■ Given instruction
Please copy the lines below exactly, from the first one through the line showing "it is thick.".
-- start Source excerpt --
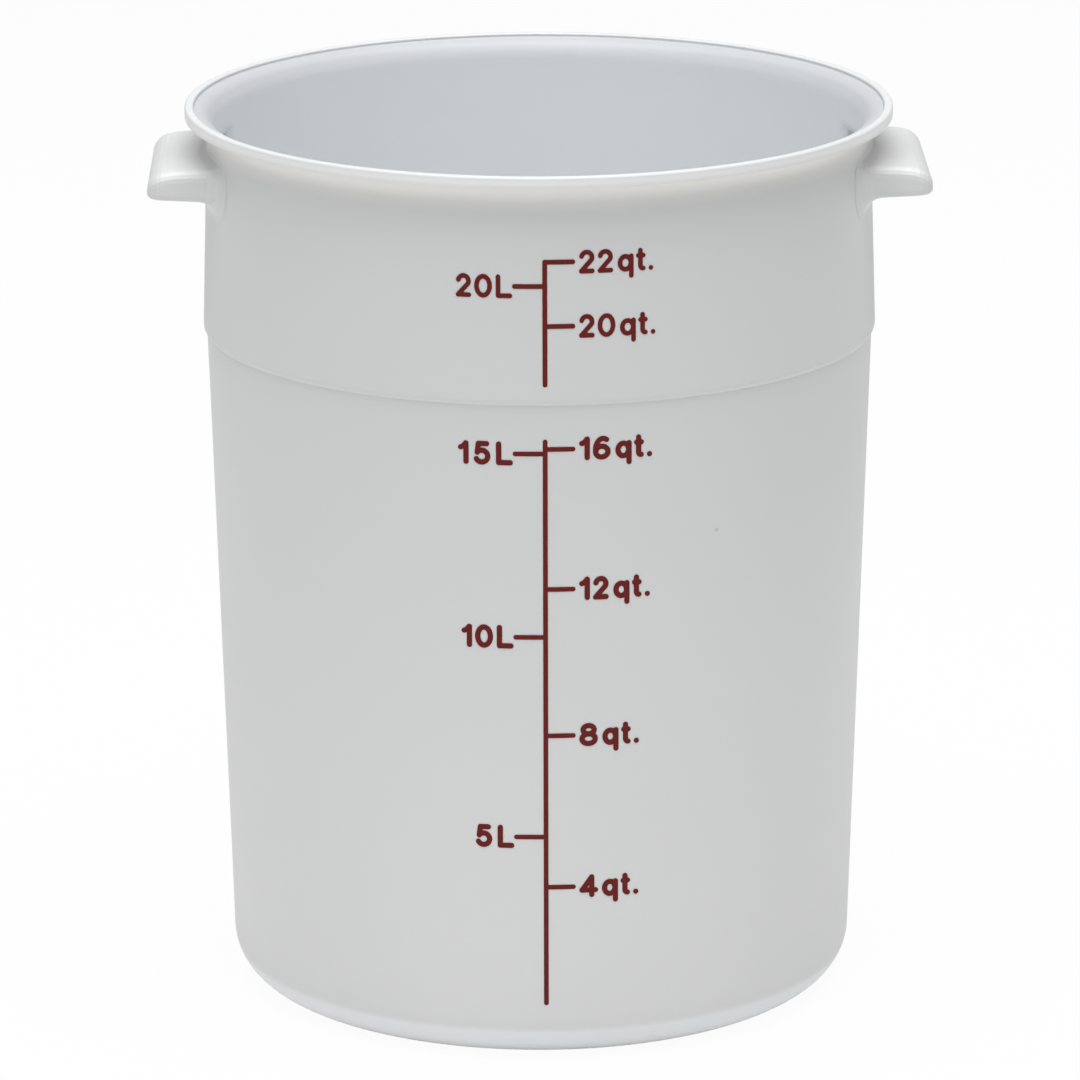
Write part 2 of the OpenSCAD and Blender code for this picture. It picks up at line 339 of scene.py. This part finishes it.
def plastic_material(sizes, colours):
    """Satin polyethylene, faintly cloudy, cooler inside and warmer where it is thick.

    The inside is where the distance from the axis falls short of the outer wall, and the
    flare's inner face is where it falls short of the neck or of the lip's inner edge.
    Clouding is low noise in colour and roughness, the moulded skin is a fine bump, and a few
    grey specks are round spots at set places.
    """
    tree = Tree("white_polyethylene")
    vector, (x, y, z) = tree.place()
    radius = (x * x + y * y).root()
    lower, band = wall_cones(sizes, z)
    inside = ((lower.least(band) - radius) / sizes.wall_t).step(*DEPTH_FADE)
    inside = inside * z.step(*FLOOR_FADE)
    neck_r = sizes.shoulder_r + sizes.shoulder_step - sizes.band_lean - NECK_MARGIN
    mouth_r = sizes.lip_r - sizes.lip_w + MOUTH_MARGIN
    mouth = z.step(*MOUTH_FADE) * (mouth_r - neck_r) + neck_r
    flare = (mouth - radius).step(0.0, MOUTH_SOFTNESS) * z.step(*FLARE_FADE)
    lip = z.step(*LIP_FADE)

    wall_fade = z.step(WALL_FADE_LOW, sizes.shoulder_z + sizes.shoulder_step)
    outside = tree.mix(wall_fade, colours.plastic, colours.band)
    colour = tree.mix(inside, outside, colours.inside)
    foot = 1.0 - z.step(*FOOT_FADE)
    under_lip = z.step(*UNDER_LIP_FADE) * (1.0 - lip)
    warm = (foot * FOOT_WARMTH + under_lip * LIP_WARMTH).clamped() * (1.0 - inside)
    colour = tree.mix(warm, colour, colours.cream)
    lip_colour = tree.mix(z.step(*LIP_TOP_FADE) * LIP_TOP_SHADE, colours.lip, colours.flare)
    colour = tree.mix(lip, colour, lip_colour)
    colour = tree.mix(flare, colour, colours.flare)
    cloud = tree.noise(vector, CLOUD_SCALE, detail=3.0).step(*CLOUD_RANGE)
    colour = tree.mix(cloud * CLOUD_SHARE, colour, colours.cloud)
    for place in SPECKS:
        colour = tree.mix(tree.spot(vector, place, SPECK_R) * SPECK_SHARE, colour, colours.speck)

    coarse_skin = tree.noise(vector, COARSE_SKIN_SCALE, detail=1.0) * COARSE_SKIN_SHARE
    skin = tree.noise(vector, FINE_SKIN_SCALE, detail=2.0) + coarse_skin
    shader = tree.node("ShaderNodeBsdfPrincipled", sockets={
        "Base Color": colour,
        "Roughness": cloud * CLOUD_ROUGHNESS + colours.roughness,
        "IOR": POLYETHYLENE_IOR,
        "Normal": tree.bump(skin, strength=0.05, distance=0.4 * MM),
    })
    return tree.finish(shader)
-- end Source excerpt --
■ Task response
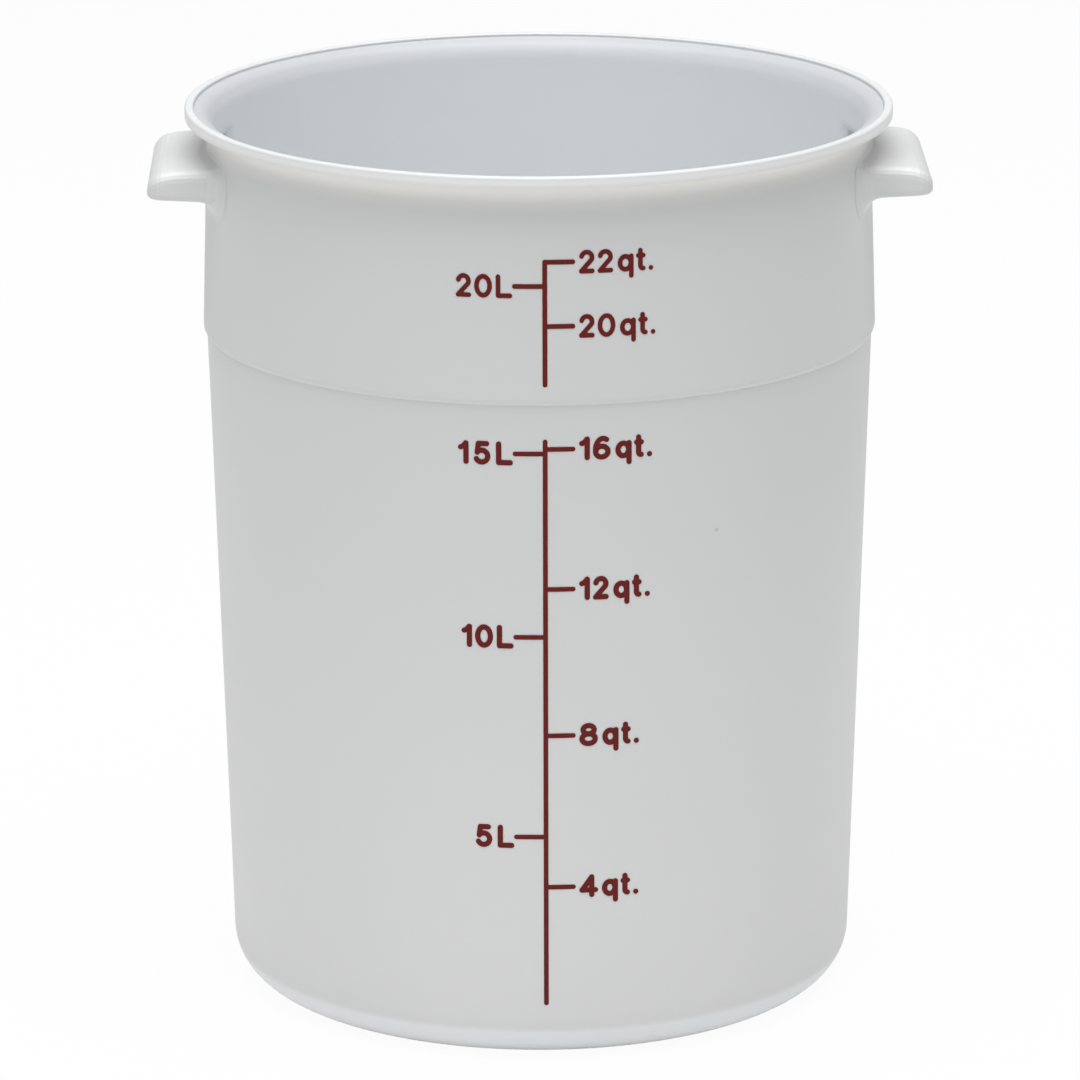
Write part 2 of the OpenSCAD and Blender code for this picture. It picks up at line 339 of scene.py. This part finishes it.
def plastic_material(sizes, colours):
    """Satin polyethylene, faintly cloudy, cooler inside and warmer where it is thick.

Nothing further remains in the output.